More important to the RRR team are the gains in accountability, reproducibility, and multiplicity provided by having an immutable data store.

Accountability

In an RRR situation, the team will probably be collecting, harvesting, capturing, or in some other way extending control over data that has been prepared by others. Under ideal circumstances, the collection process is downloading a mere table or scraping a single website. Nevertheless, even at that point, accountability is important. Where, when, by whom, and how data was acquired should be recorded alongside the actual data itself. Furthermore, the more automated the process of acquisition is (through scrapers or scripts), the better. Though relying on an automated process to harvest someone else’s data is always risky, as they can change the format, API, or whatever at any given moment, the narrow window of effective RRR might provide accountability and transparency in terms of data acquisition.

Once the data is acquired, of course, by treating it as immutable, the RRR team maintains their strong link to remaining accountable for the data capture.

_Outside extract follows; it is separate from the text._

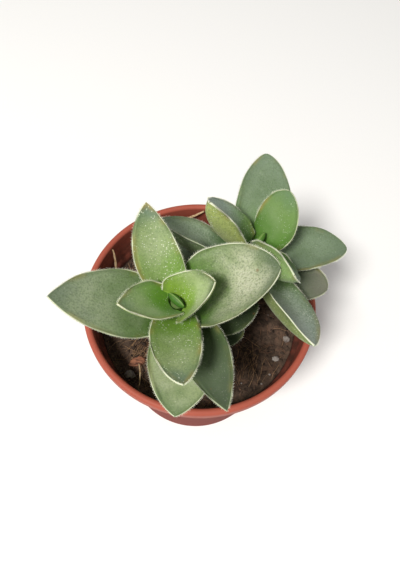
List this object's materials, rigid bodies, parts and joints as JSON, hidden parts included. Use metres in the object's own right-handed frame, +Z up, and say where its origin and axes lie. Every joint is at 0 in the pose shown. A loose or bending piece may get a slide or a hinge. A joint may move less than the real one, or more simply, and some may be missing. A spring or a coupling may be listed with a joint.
{
  "type": "potted crassula",
  "caption": "Young two-headed succulent with thick pointed leaves in crossed pairs, in soil in a round flat-based plastic nursery pot.",
  "frame": {"origin": "centre of the pot's flat base, on the surface it stands on", "axes": "+Z up; the front is the -Y side, towards the picture's camera, with +X to its right"},
  "size_m": [0.1126, 0.1129, 0.14],
  "materials": {
    "pot_plastic": "satin",
    "soil": "matte",
    "perlite": "matte",
    "bark": "matte",
    "dry_leaf": "matte",
    "stem": "matte",
    "bud": "satin",
    "leaf": "matte"
  },
  "bodies": {
    "root": {"pot": "pot_plastic", "potting_soil": "soil", "perlite_grain_1": "perlite", "perlite_grain_2": "perlite", "perlite_grain_3": "perlite", "bark_chip": "bark", "dry_shred_1": "dry_leaf", "dry_shred_2": "dry_leaf", "dry_shred_3": "dry_leaf", "tall_stem": "stem", "short_stem": "stem", "tall_bud": "bud", "short_bud": "bud", "tall_leaf_01": "leaf", "tall_leaf_02": "leaf", "tall_leaf_03": "leaf", "tall_leaf_04": "leaf", "tall_leaf_05": "leaf", "tall_leaf_06": "leaf", "tall_leaf_07": "leaf", "tall_leaf_08": "leaf", "tall_leaf_09": "leaf", "tall_leaf_10": "leaf", "tall_leaf_11": "leaf", "tall_leaf_12": "leaf", "short_leaf_01": "leaf", "short_leaf_02": "leaf", "short_leaf_03": "leaf", "short_leaf_04": "leaf", "short_leaf_05": "leaf", "short_leaf_06": "leaf", "short_leaf_07": "leaf", "short_leaf_08": "leaf", "short_leaf_09": "leaf"}
  },
  "joints": []
}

They can always return to the first captured version of the data and provide it to other members of the team or outside scholars.

Reproducibility

In the same vein as accountability, reproducibility limits the possibilities for error to creep into the data, thereby keeping the RRR team accountable. This is why, if possible, automation is preferred for all tasks. The data should be acquired automatically. Next, it should be refined automatically. Then, it should be parsed, filtered, and remapped automatically.

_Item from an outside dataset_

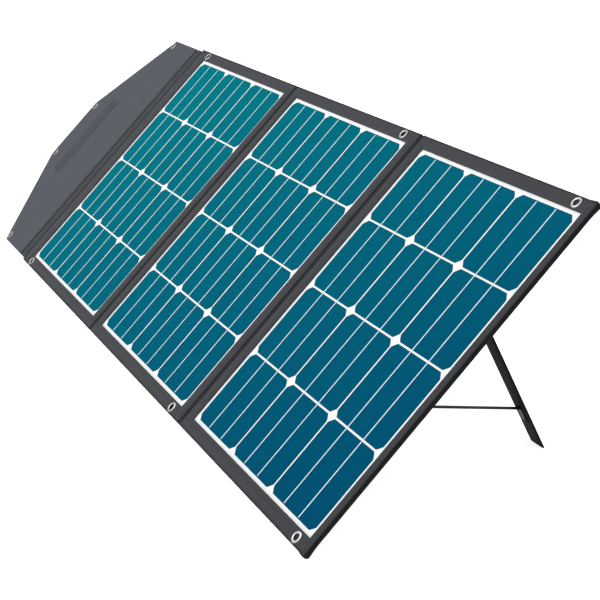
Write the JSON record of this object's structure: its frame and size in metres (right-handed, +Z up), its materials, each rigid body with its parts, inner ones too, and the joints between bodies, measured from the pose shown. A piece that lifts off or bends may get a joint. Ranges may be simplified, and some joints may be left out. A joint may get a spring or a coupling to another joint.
{
  "type": "folding solar panel",
  "caption": "Folding fabric solar panel: three cell fields and a cover flap that roll up into a case, on two fold-out legs, with grommets.",
  "frame": {"origin": "middle of the bounding box, on the ground", "axes": "+X along the unfolded width, the flap at -X; +Z up; the lit side faces -Y and up"},
  "size_m": [1.61, 0.447, 0.3996],
  "materials": {
    "cover_fabric": "woven dark grey polyester, slightly coated",
    "flap_fabric": "woven grey polyester, a little lighter than the covers",
    "binding_tape": "near-black woven binding tape",
    "foam": "closed-cell foam, matt",
    "board": "stiff plastic board",
    "backsheet": "white laminate backsheet, satin",
    "silicon": "teal to deep blue monocrystalline silicon under film",
    "ribbon": "tinned solder ribbon, satin",
    "clear_film": "clear glossy film",
    "grommet_metal": "nickel-plated, worn satin",
    "leg_fabric": "black coated fabric",
    "leg_core": "stiff fibre board",
    "webbing": "black webbing with a ribbed weave",
    "hook_and_loop": "black hook-and-loop tape",
    "junction_plastic": "black moulded plastic, finely textured",
    "circuit_board": "green circuit board",
    "diode_body": "black moulded diode bodies"
  },
  "bodies": {
    "left_field": {"left_back_cover": "cover_fabric", "left_front_cover": "cover_fabric", "left_edge_binding": "binding_tape", "left_foam_rim": "foam", "left_board": "board", "left_backsheet": "backsheet", "left_cells": "silicon", "left_ribbons": "ribbon", "left_front_film": "clear_film", "left_grommets": "grommet_metal", "left_back_strap_patch": "webbing", "left_leg_hinge_tab": "leg_fabric", "left_leg_strap": "webbing", "left_middle_hinge_strip": "cover_fabric", "spine_hinge_strip": "flap_fabric"},
    "middle_field": {"middle_back_cover": "cover_fabric", "middle_front_cover": "cover_fabric", "middle_edge_binding": "binding_tape", "middle_foam_rim": "foam", "middle_board": "board", "middle_backsheet": "backsheet", "middle_cells": "silicon", "middle_ribbons": "ribbon", "middle_front_film": "clear_film", "middle_grommets": "grommet_metal", "closure_loop_patch": "hook_and_loop", "junction_base": "junction_plastic", "junction_lid": "junction_plastic", "junction_gland": "junction_plastic", "diode_board": "circuit_board", "bypass_diodes": "diode_body", "middle_right_hinge_strip": "cover_fabric"},
    "right_field": {"right_back_cover": "cover_fabric", "right_front_cover": "cover_fabric", "right_edge_binding": "binding_tape", "right_foam_rim": "foam", "right_board": "board", "right_backsheet": "backsheet", "right_cells": "silicon", "right_ribbons": "ribbon", "right_front_film": "clear_film", "right_grommets": "grommet_metal", "right_back_strap_patch": "webbing", "right_leg_hinge_tab": "leg_fabric", "right_leg_strap": "webbing"},
    "spine": {"flap_spine": "flap_fabric", "carry_handle": "webbing", "flap_hinge_strip": "flap_fabric"},
    "flap": {"flap_back_cover": "flap_fabric", "flap_front_cover": "flap_fabric", "flap_stiffener": "foam", "flap_grommets": "grommet_metal", "closure_hook_patch": "hook_and_loop"},
    "left_leg": {"left_leg_sleeve": "leg_fabric", "left_leg_core": "leg_core", "left_leg_strap_patch": "webbing"},
    "right_leg": {"right_leg_sleeve": "leg_fabric", "right_leg_core": "leg_core", "right_leg_strap_patch": "webbing"}
  },
  "joints": [
    {"name": "left_middle_fold", "type": "hinge", "parent": "left_field", "child": "middle_field", "pos_m": [-0.0665, -0.23017, 0.01177], "axis": [0, -0.7133, -0.7009], "range_deg": [0, 179.9], "deforming": ["left_middle_hinge_strip"]},
    {"name": "middle_right_fold", "type": "hinge", "parent": "middle_field", "child": "right_field", "pos_m": [0.3745, -0.22457, 0.00606], "axis": [0, -0.7133, -0.7009], "range_deg": [0, 179.9], "deforming": ["middle_right_hinge_strip"]},
    {"name": "spine_fold", "type": "hinge", "parent": "left_field", "child": "spine", "pos_m": [-0.5225, -0.22282, 0.00428], "axis": [0, 0.7133, 0.7009], "range_deg": [0, 90], "deforming": ["spine_hinge_strip"]},
    {"name": "flap_fold", "type": "hinge", "parent": "spine", "child": "flap", "pos_m": [-0.5515, -0.22282, 0.00428], "axis": [0, 0.7133, 0.7009], "range_deg": [0, 90], "deforming": ["flap_hinge_strip"]},
    {"name": "left_leg_fold", "type": "hinge", "parent": "left_field", "child": "left_leg", "pos_m": [-0.342, 0.07476, 0.28142], "axis": [-1, 0, 0], "range_deg": [0, 73], "deforming": ["left_leg_strap", "left_leg_hinge_tab"]},
    {"name": "right_leg_fold", "type": "hinge", "parent": "right_field", "child": "right_leg", "pos_m": [0.65, 0.07476, 0.28142], "axis": [-1, 0, 0], "range_deg": [0, 73], "deforming": ["right_leg_strap", "right_leg_hinge_tab"]}
  ],
  "couplings": [
    {"joint": "flap_fold", "follows": "spine_fold", "ratio": 1}
  ]
}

Here, the relationship between data immutability and functional programming becomes clearer. Functional programming advocates for removing side effects and having reproducible actions that, given the same inputs, will always return the same outputs. The result is code that more directly reveals its implementation to third parties.

That is, if work is automated and only done on ephemeral copies of the original data, the various sorts, filters, calculations, and capitalizations we associate with “cleaning” or “refining” data become more transparent, more predictable, undoable, and, of course, fixable. If at first, for example, we limit our imaginary dataset of rabbits to those that live in fields and later decide we also want to track rabbits who live in hills, we simply have to adjust the implementation at the filter stage.

Multiplicity

Having an immutable datastore where analysis is done on ephemeral copies of the data using filters and other functions also lends itself to constructing multiple pictures of the same dataset. For example, perhaps one RRR data narrative focuses on the ages of rabbits, while another focuses on the colors of their fur. When the decision is made to include hill rabbits in addition to field rabbits, both data narratives instantly incorporate the new rabbits added to the analysis. However, to ensure the most utility from multiplicity the team must consider the second key concept in RRR data management, centrality.

Centrality

While gathering data and researching, collected and captured fragments of information are typically heterogeneous and don’t really speak to each other. You could be looking at two groups of entities that are semantically related (rabbits and warrens) but that, nevertheless, have widely divergent lists of properties.

The ultimate goal of centrality is a single source of truth (SST). Towards that end, it’s useful to always have consolidation in mind when gathering data. Under ideal circumstances, a single, atomic unit emerges that provides the data context of the RRR project. This unit might not be the central point of interest of the project or of certain narratives, but it still ends up being what ties the data together.

For example, perhaps you are tracking environmental change on hills and fields. But your data is on specific rabbits. Rabbits stand as the atomic unit, but it will become possible later to abstract out data (average age, fur colors) about the rabbits from the frame of reference of hills and fields.

The SST should be a table of these atomic units as rows and properties as columns. We recommend sticking, for now, to one model only. That is, one type of entity and its myriad properties. This challenges the object-oriented or relational-database paradigms many of us are familiar with, but flattening the data like this encourages, we believe, thinking about the data in immutable and centralized terms.

Centrality and immutability reinforce each other, because generating ephemeral copies of the SST encourages that the SST remains accountable, reproducible, and fertile enough for generating even more subdatasets. Hence, these mutually informing concepts should help guide people engaging in RRR so that they can remain maximally transparent, minimally error-prone, and, most important, free to confidently take their data and use it to tell the stories it can.